Suppose further that each year the inhabitants have to
make a decision to be peasants or to compete to be chief.
Also assume that at the beginning of each year no one has
any reason to believe he is any more or less likely to be
able to win the competition, even though abilities are not
equally distributed for this task. How many people should
compete for this job? If all were equally able or if we
could identify the best candidate from the start, the answer
is, "Only one." If all were equally able, we could select
one by lottery, and if we could identify ability with a
simple test, we could use that test to select the winner.
But suppose that the situation is more complex, and that
only after a year of intensive training will the best
candidate be apparent. The larger the group of persons who
compete for the position, the more talented the winner can
be expected to be. (For the same reason we expect a high
school that has 10,000 students to dominate athletic
competition with a high school with only 100 students--the
bigger the pool of possible athletes, the more likely it is
that one with exceptional talent will emerge.) What is the
best number--the economically-efficient number--of
candidates?
Using marginal principles, we can see that the society
should continue adding candidates to the pool as long as
adding another increases the expected return by more than
$1000 (the value of the candidate as a peasant). If a pool
of 10 candidates can be expected to yield a chief whose
value in the job is $70,000, and a pool of 11 applicants can
be expected to yield a winner who provides $72,000 worth of
value, it is in the interests of the society to have at
least 11 competing. If adding the eleventh candidate
increases the expected yield only to $70,900, then the
society would get more value if the eleventh applicant
remained a peasant. As the pool gets bigger, adding an
additional person can be expected to yield diminishing
returns.
How will the applicants see the competition? Suppose that
there are only 10 in the pool. Would another person find it
attractive to join knowing that the value of the position to
the winner will be $100,000? If each thinks he has an equal
chance to get the prize, the expected value of entering is
$10,000, and this would draw in additional people if they
are not bothered by the risk. In fact, if they were
risk-neutral and understood the payoffs, 100 people would
want to be in that pool because they will keep joining as
long as the average expected value is greater than $1000.
But because the average expected value will fall as more
people join, the marginal expected value must lie below the
average. Hence, if the value of being chief as perceived by
the society is not much smaller than the value of being
chief as seen by the winner, there will be a tendency for
too many candidates to compete for chiefdom. Nirvana would
be better off if some them remained
peasants.2
Political offices, NBA basketball careers, and lives as
Hollywood movie stars are examples of competitions that are
either winner-take-all competitions or very close to
winner-take-all situations.

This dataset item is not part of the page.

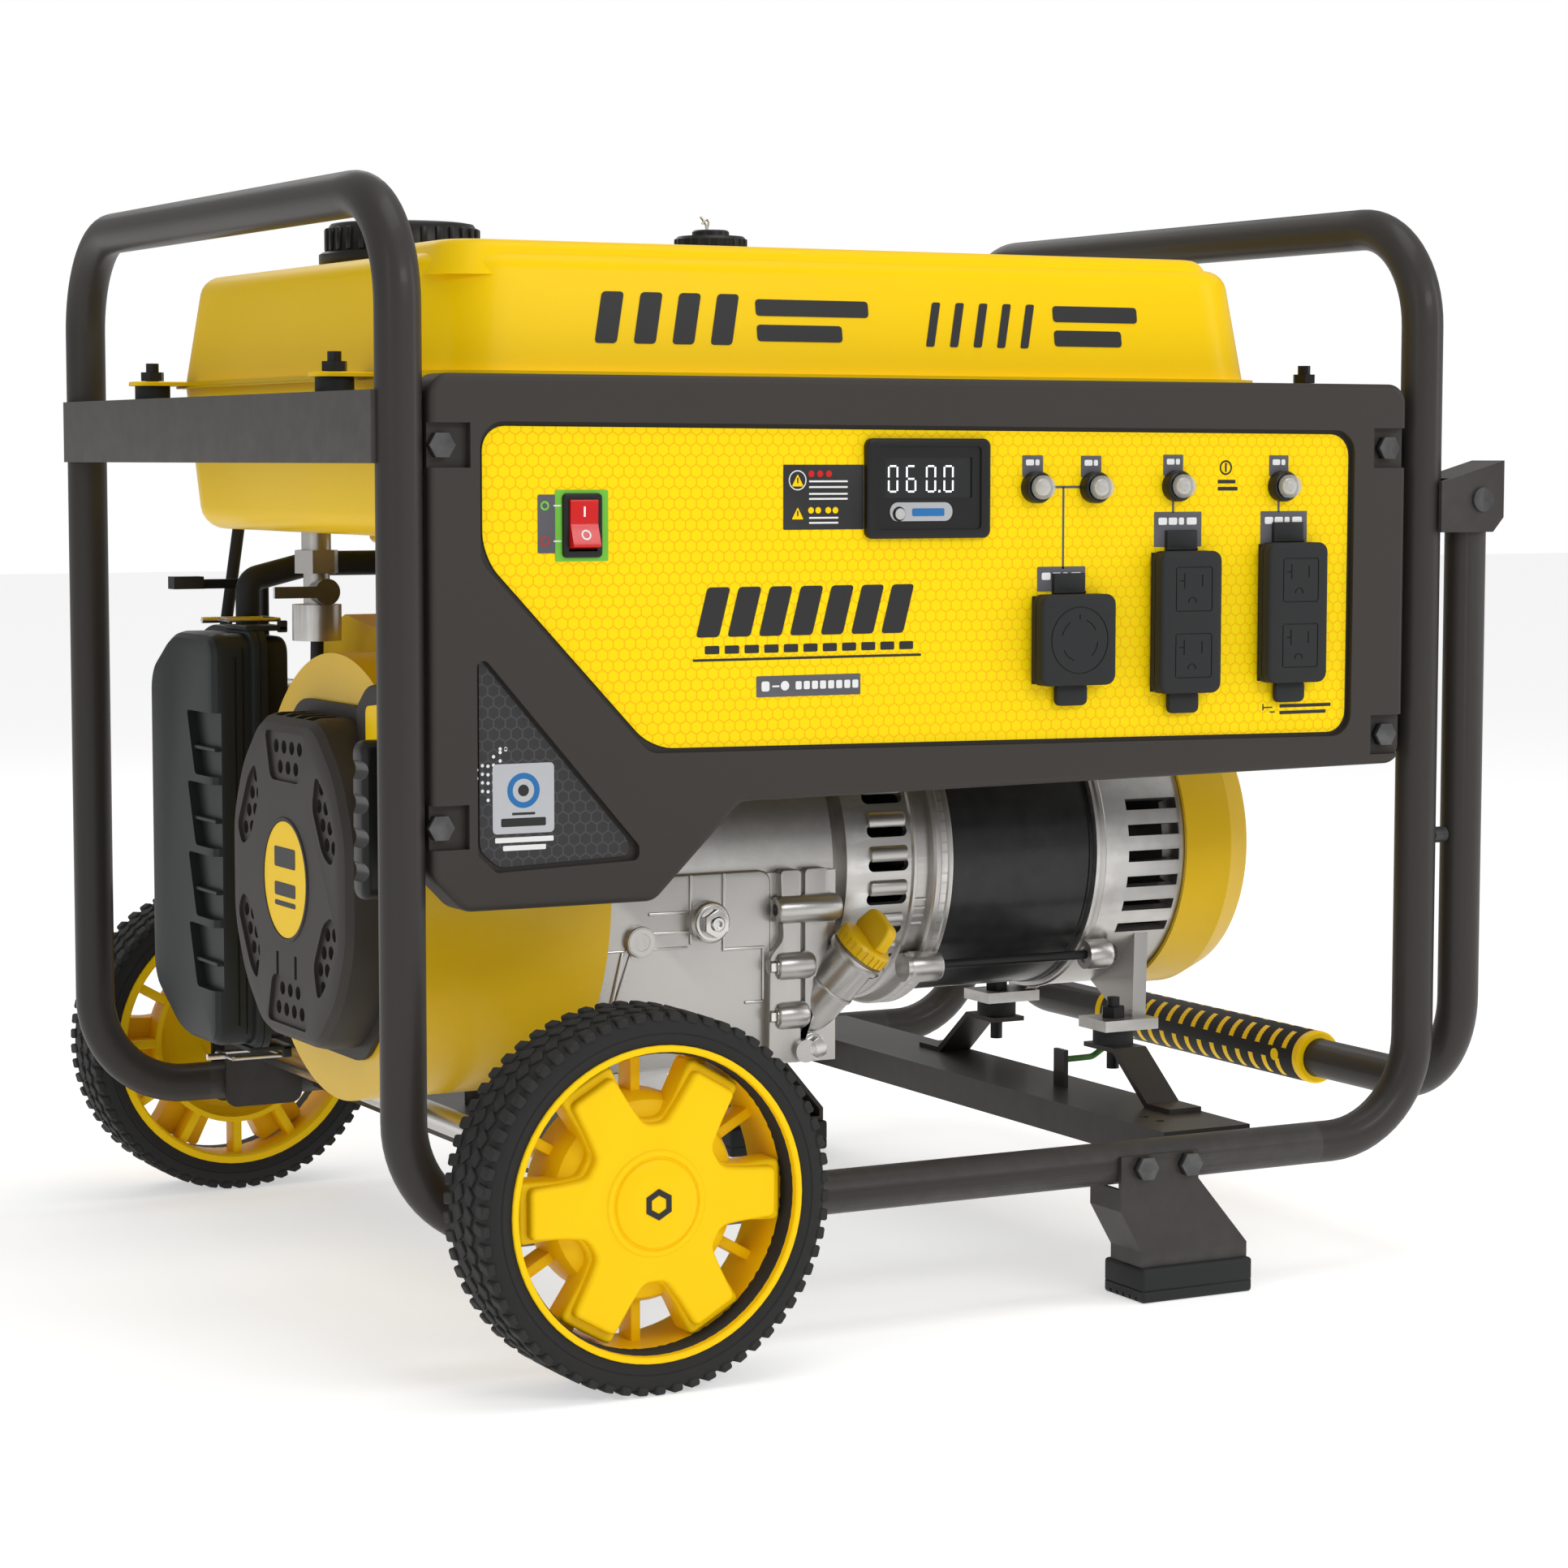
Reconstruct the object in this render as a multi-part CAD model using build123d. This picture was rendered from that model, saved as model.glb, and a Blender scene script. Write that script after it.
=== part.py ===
from build123d import *
import math
import os

# Portable generator on a tubular frame with two wheels, two legs and a fold-down
# handle. Millimetres, +Z up, floor at z = 0. The control panel faces -Y, the
# recoil starter is at -X and the handle at +X. Dimensions are worked out about
# the middle of the frame and every piece is moved by origin_shift_x at the end,
# so the origin is under the middle of the whole machine.

# ---- frame
tube_r = 12.7
tube_wall = 1.6
frame_x = 337.7           # middle of the uprights
frame_y = 268.8
rail_z = 82.9
top_z = 644.6
bend_r = 62.0
rail_end_x = 262.0        # where the hoops are welded to the rails
band_z0, band_z1 = 499.0, 538.0
band_t = 3.0
flange_in_x = 312.0
flange_half_y = 200.0
beam_top_z = 95.6
beam_h = 20.0
beam_w = 63.0
beam_t = 3.0
beam_left_x, beam_right_x = -158.0, 193.5
sheet_t = 3.0

# ---- wheels and axle
wheel_x, wheel_z = -225.4, 104.1
tyre_r, tyre_seat_r, rim_r = 104.1, 80.0, 86.2
wheel_y0, wheel_y1 = 300.3, 354.1
hub_r, hub_cap_r = 22.0, 24.7
axle_r = 8.0
running_gap = 0.05
spoke_count = 6

# ---- support legs
leg_bolt_x = (128.8, 160.1)
leg_bolt_z = 81.6
foot_h = 21.0

# ---- fold-down handle
handle_x, pivot_z = 373.0, 477.0
handle_low_z = 107.0
handle_bend_r = 60.0
grip_half, grip_r = 124.0, 17.5
pin_r = 6.0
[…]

There is a fixed number of
players on the rosters of the NBA teams. Although there is
not a fixed number of movie stars, the number that the
public can pay attention to and that can be featured in the
tabloids is quite limited. Do we see too much effort
expended competing for these positions? Many observers
believe so. For every person who makes it into one of these
financially rewarding positions, there are hundreds or
thousands who, despite great effort and sacrifice, do not
make it.
So back to our original question--do we pay the president
enough? The answer is, "Yes, unless the value to the
citizens of a good president is considerably bigger than the
value the president gets from holding the office." Perhaps
you find the argument that the value of having a good
president is so large that we need even more people wanting
to be president, but I do not.
Any discussion of income distribution seems to lead into
a discussion of fairness.
1 For an entertaining and
provocative look at winner-take-all markets, see
The
Winner-Take-All Society
by Robert H. Frank and Philip J. Cook (New York: The Free
Press, 1995).
2 If the value of the
ceremonial chief to society were $10,000,000 but the winner
only received a value of $100,000, it is likely that the
competition would attract too few rather than too many
entrants. Winner-take-all competitions that vastly underpay
may exist in the area of innovation. The person who invents
a new product or technique has a chance to capture rich
rewards as a result, but the history of innovation is full
of those who were able to capture only a tiny amount of
their innovation's value. For example, Philo T. Farnsworth
never became fabulously wealthy and you may not even have
heard of him, though he has had a tremendous influence on
your life. In fact, without him you probably would not be
reading this text on your computer screen because he
invented key technology on which television--and hence the
computer terminal--is based. The disruptions of World War II
delayed his efforts to get a broadcasting business up and
running by about five years, and when his crucial patents
expired in the late 1940s, the field was then open for
others to enter--and enter they did. He and his team of
researchers managed to capture a few million dollars of the
billions of dollars of value they created.